■ GIVEN PROBLEM ■
Extract from the listing each line in which the word "empty" appears.

[Begin DATASET SECTION]

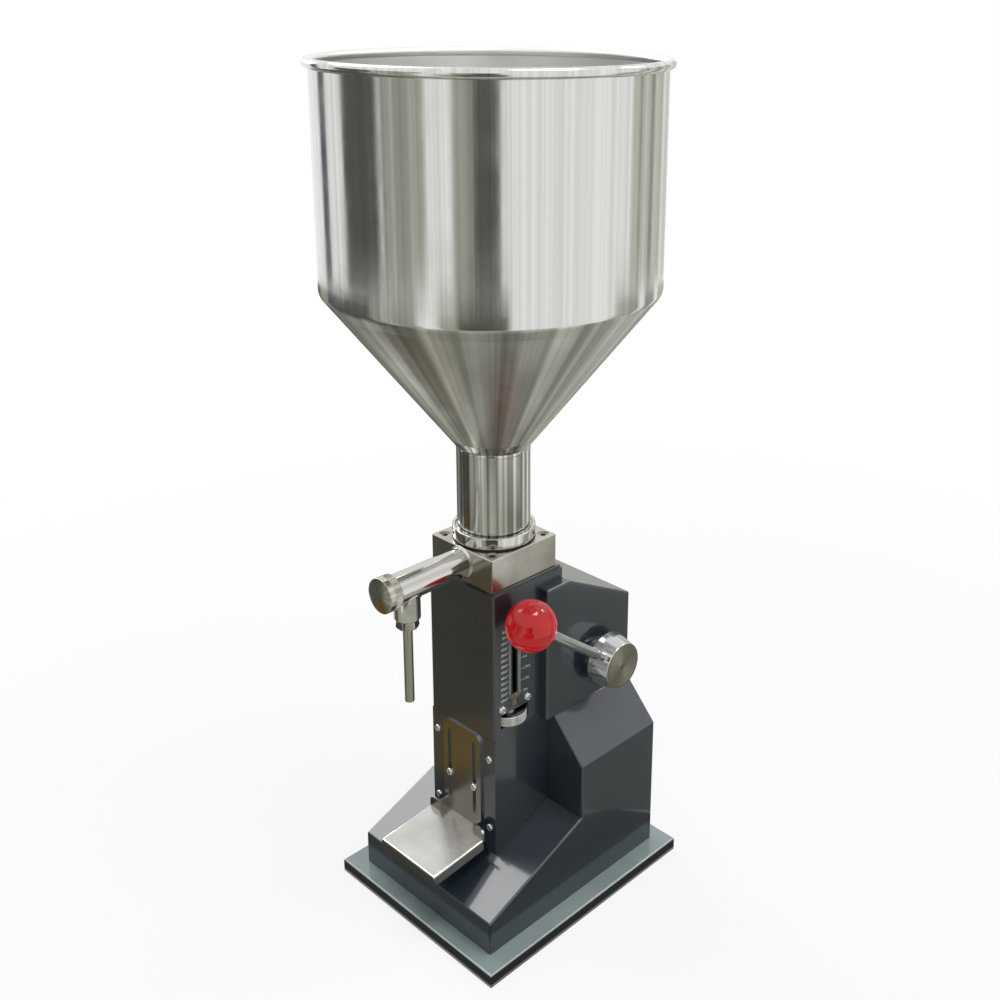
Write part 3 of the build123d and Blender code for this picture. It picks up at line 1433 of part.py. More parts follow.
# Bottle tray: one bent sheet, a slotted back plate and a drooping platform with three flanges
tray_tilt = math.radians(tray_droop)
tray_plane = Plane(
    origin=(0, tray_rear_y, tray_rear_z),
    x_dir=(1, 0, 0),
    z_dir=(0, -math.sin(tray_tilt), math.cos(tray_tilt)),
)
tray_length = (tray_rear_y - tray_front_y) / math.cos(tray_tilt)
tray_back_y = column_front_y - tray_sheet
tray_back_bottom_z = tray_rear_z - tray_sheet
tray_ear_corner = tray_ear_height / 2
ear_rise = tray_ear_height + tray_sheet
ear_width = tray_half_width - tray_back_half_width
with BuildPart() as bottle_tray:
    with BuildSketch(tray_plane):
        with Locations((0, -tray_length / 2)):
            Rectangle(2 * tray_half_width, tray_length)
        with Locations((0, (tray_back_y + tray_sheet / 2 - tray_rear_y) / 2)):
            Rectangle(2 * tray_back_half_width, tray_back_y + tray_sheet / 2 - tray_rear_y)
    extrude(amount=-tray_sheet)
    with BuildSketch(tray_plane):
        with Locations((0, -tray_length / 2)):
            Rectangle(2 * tray_half_width, tray_length)
        with Locations((0, tray_sheet - tray_length / 2)):
            Rectangle(
                2 * (tray_half_width - tray_sheet),
                tray_length,
                mode=Mode.SUBTRACT,
            )
    extrude(amount=-tray_flange)
    outer_folds = [
        edge
        for edge in bottle_tray.edges()
        for centre in [tray_plane.to_local_coords(edge.center())]
        if abs(centre.Z) < close_gap
        and (abs(centre.X) > tray_half_width - close_gap or centre.Y < close_gap - tray_length)
    ]
    fillet(outer_folds, radius=bend_r)
    with BuildSketch(Plane.XZ.offset(-column_front_y)):
        with Locations((0, (tray_back_bottom_z + tray_back_top_z) / 2)):
            Rectangle(2 * tray_back_half_width, tray_back_top_z - tray_back_bottom_z)
    extrude(amount=tray_sheet)
    top_corners = bottle_tray.edges().filter_by(Axis.Y).group_by(Axis.Z)[-1]
    fillet(top_corners, radius=tray_back_corner)
    with BuildSketch(Plane.XZ.offset(-column_front_y)):
        with Locations(*[(x, (tray_slot_low_z + tray_slot_high_z) / 2) for x in tray_slot_places]):
            SlotOverall(tray_slot_high_z - tray_slot_low_z, tray_slot_width, rotation=90)
    extrude(amount=tray_sheet, mode=Mode.SUBTRACT)
    for side in (-1, 1):
        web_x = side * (tray_back_half_width - tray_sheet / 2)
        ear_x = side * (tray_back_half_width + tray_half_width) / 2
        with BuildSketch(Plane.XY.offset(tray_back_bottom_z)):
            with Locations((web_x, (tray_rear_y + tray_back_y) / 2)):
                Rectangle(tray_sheet, tray_back_y - tray_rear_y)
        extrude(amount=ear_rise)
        with BuildSketch(Plane.XZ.offset(-tray_rear_y)):
            with Locations((ear_x, tray_back_bottom_z + (ear_rise - tray_ear_corner) / 2)):
                Rectangle(ear_width, ear_rise - tray_ear_corner)
            with Locations((ear_x - side * tray_ear_corner / 2, tray_back_bottom_z + ear_rise / 2)):
                Rectangle(ear_width - tray_ear_corner, ear_rise)
            with Locations(
                (side * (tray_half_width - tray_ear_corner), tray_back_bottom_z + ear_rise - tray_ear_corner)
            ):
                Circle(tray_ear_corner)
        extrude(amount=-tray_sheet)
bottle_tray.part.label = "bottle_tray"
export_step(bottle_tray.part, "parts/bottle_tray.step")


# Two tray screws pass through the slots into the panel
with BuildPart() as tray_screws:
    with BuildSketch(Plane.XZ.offset(-tray_back_y)):
        with Locations(*[(x, tray_screw_z) for x in tray_slot_places]):
            Circle(tray_head_r)
    extrude(amount=tray_head_height)
    tray_head_rims = tray_screws.faces().sort_by(Axis.Y)[0:2].edges()
    fillet(tray_head_rims, radius=tray_head_height / 2)
    with BuildSketch(Plane.XZ.offset(-tray_back_y)):
        with Locations(*[(x, tray_screw_z) for x in tray_slot_places]):
            Circle(tray_screw_r)
    extrude(amount=-(tray_sheet + 2 * sheet))
tray_screws.part.label = "tray_screws"
export_step(tray_screws.part, "parts/tray_screws.step")


# Hopper gasket: the flat ring between the block and the collar
with BuildPart() as hopper_gasket:
    with BuildSketch(Plane.XY.offset(block_top_z)):
        Circle(collar_r)
        Circle(spigot_r + loose_gap, mode=Mode.SUBTRACT)
    extrude(amount=gasket_thickness)
hopper_gasket.part.label = "hopper_gasket"
export_step(hopper_gasket.part, "parts/hopper_gasket.step")


# Hopper collar: the turned ring under the neck, with the spigot that screws into the block
neck_bottom_z = collar_top_z - neck_socket_depth
with BuildPart() as hopper_collar:
    with BuildSketch(Plane.XZ):
        with BuildLine():
            Polyline(
                (collar_bore_r, block_top_z - spigot_depth),
                (spigot_r, block_top_z - spigot_depth),
                (spigot_r, collar_bottom_z),
                (collar_r, collar_bottom_z),
                (collar_r, collar_top_z - collar_edge),
                (collar_r - collar_edge, collar_top_z),
                (hopper_neck_r + close_gap, collar_top_z),
                (hopper_neck_r + close_gap, neck_bottom_z),
                (hopper_neck_r - hopper_sheet, neck_bottom_z),
                (collar_bore_r, neck_bottom_z - hopper_neck_r + hopper_sheet + collar_bore_r),
                close=True,
            )
        make_face()
    revolve(axis=Axis.Z)
hopper_collar.part.label = "hopper_collar"
export_step(hopper_collar.part, "parts/hopper_collar.step")


# Hopper neck: a rolled tube in the collar's socket
with BuildPart() as hopper_neck:
    with BuildSketch(Plane.XY.offset(neck_bottom_z)):
        Circle(hopper_neck_r)
        Circle(hopper_neck_r - hopper_sheet, mode=Mode.SUBTRACT)
    extrude(amount=hopper_neck_top_z - neck_bottom_z)
hopper_neck.part.label = "hopper_neck"
export_step(hopper_neck.part, "parts/hopper_neck.step")


# Hopper cone: rolled sheet butt-welded to the neck below it and the wall above it
cone_rise = hopper_cone_top_z - hopper_neck_top_z
cone_sheet = hopper_sheet * math.hypot(cone_rise, hopper_r - hopper_neck_r) / cone_rise
with BuildPart() as hopper_cone:
    with BuildSketch(Plane.XZ):
        with BuildLine():
            Polyline(
                (hopper_neck_r, hopper_neck_top_z),
                (hopper_r, hopper_cone_top_z),
                (hopper_r - cone_sheet, hopper_cone_top_z),
                (hopper_neck_r - cone_sheet, hopper_neck_top_z),
                close=True,
            )
        make_face()
    revolve(axis=Axis.Z)
hopper_cone.part.label = "hopper_cone"
export_step(hopper_cone.part, "parts/hopper_cone.step")


# Hopper wall: the straight drum with its rim curled outwards
with BuildPart() as hopper_wall:
    wall_top_z = hopper_rim_z - hopper_rim_roll_r + hopper_sheet
    with BuildSketch(Plane.XZ):
        with Locations((hopper_r - hopper_sheet / 2, (hopper_cone_top_z + wall_top_z) / 2)):
            Rectangle(hopper_sheet, wall_top_z - hopper_cone_top_z)
        with Locations((hopper_rim_r, hopper_rim_z)):
            Circle(hopper_rim_roll_r)
            Circle(hopper_rim_roll_r - hopper_sheet, mode=Mode.SUBTRACT)
        with Locations((hopper_r + hopper_sheet / 2, hopper_rim_z - hopper_rim_roll_r)):
            Rectangle(hopper_sheet, hopper_rim_roll_r, mode=Mode.SUBTRACT)
    revolve(axis=Axis.Z)
hopper_wall.part.label = "hopper_wall"
export_step(hopper_wall.part, "parts/hopper_wall.step")
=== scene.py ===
"""Manual piston filler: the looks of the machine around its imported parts.

All lengths are metres in the machine's own frame: the origin lies on the hopper's axis where the base
plate stands, +X is the lever's side, -Y the nozzle's side and +Z is up.
"""

import functools
import json
import math

import bmesh
import bpy
import numpy as np
from bpy.props import FloatProperty, IntProperty, PointerProperty
from mathutils import Matrix, Vector


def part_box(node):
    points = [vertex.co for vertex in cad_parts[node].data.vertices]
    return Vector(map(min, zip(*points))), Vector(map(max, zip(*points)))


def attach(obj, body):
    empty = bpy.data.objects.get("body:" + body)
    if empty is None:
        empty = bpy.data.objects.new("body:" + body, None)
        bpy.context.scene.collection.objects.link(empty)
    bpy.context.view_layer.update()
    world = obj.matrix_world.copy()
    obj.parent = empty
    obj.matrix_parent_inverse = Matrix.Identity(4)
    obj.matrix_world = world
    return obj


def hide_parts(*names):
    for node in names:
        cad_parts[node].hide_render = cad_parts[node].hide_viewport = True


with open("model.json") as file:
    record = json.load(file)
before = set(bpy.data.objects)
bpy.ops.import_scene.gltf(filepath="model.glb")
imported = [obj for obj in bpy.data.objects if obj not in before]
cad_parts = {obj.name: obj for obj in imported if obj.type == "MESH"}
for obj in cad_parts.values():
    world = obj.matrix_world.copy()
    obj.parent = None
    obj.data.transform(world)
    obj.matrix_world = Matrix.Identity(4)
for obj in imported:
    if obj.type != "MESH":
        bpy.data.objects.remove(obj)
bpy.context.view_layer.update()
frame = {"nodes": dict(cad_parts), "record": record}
nodes = frame["nodes"]
node_slot = {part["node"]: part["material_slot"] for part in frame["record"]["subparts"]}
node_body = {
    node: body for body, held in frame["record"]["behaviour"]["bodies"].items() for node in held
}

bl_info = {
    "name": "Manual piston filler",
    "version": (1, 0, 0),
    "blender": (4, 5, 0),
    "location": "3D View > Sidebar > Filler",
    "description": "Builds the visible pieces, materials and stage of the piston filler",
    "category": "Object",
}

MM = 0.001
TURN = 2 * math.pi
ORIGIN = (0, 0, 0)
X_AXIS = Vector((1, 0, 0))
Y_AXIS = Vector((0, 1, 0))
Z_AXIS = Vector((0, 0, 1))
FRONT_AXIS = Vector((0, -1, 0))
# Steps round a turned piece, from the hopper down to the nozzle, and round holes, screw heads and threads
WIDE_STEPS = 256
BROAD_STEPS = 192
TUBE_STEPS = 160
SLIM_STEPS = 128
FINE_STEPS = 96
HOLE_STEPS = 64
HEAD_STEPS = 72
THREAD_STEPS = 40


def length(name, description, millimetres):
    """A length property whose default is given in millimetres."""
    return FloatProperty(
        name=name, description=description, default=millimetres * MM, unit="LENGTH", precision=5
    )


def angle(name, description, degrees):
    """An angle property whose default is given in degrees."""
    return FloatProperty(
        name=name, description=description, default=math.radians(degrees), subtype="ANGLE"
    )


def power(name, description, watts):
    """A lamp's power in watts."""
    return FloatProperty(name=name, description=description, default=watts, unit="POWER")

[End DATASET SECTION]

■ SOLUTION TO THE EXERCISE ■
    empty = bpy.data.objects.get("body:" + body)
    if empty is None:
        empty = bpy.data.objects.new("body:" + body, None)
        bpy.context.scene.collection.objects.link(empty)
    obj.parent = empty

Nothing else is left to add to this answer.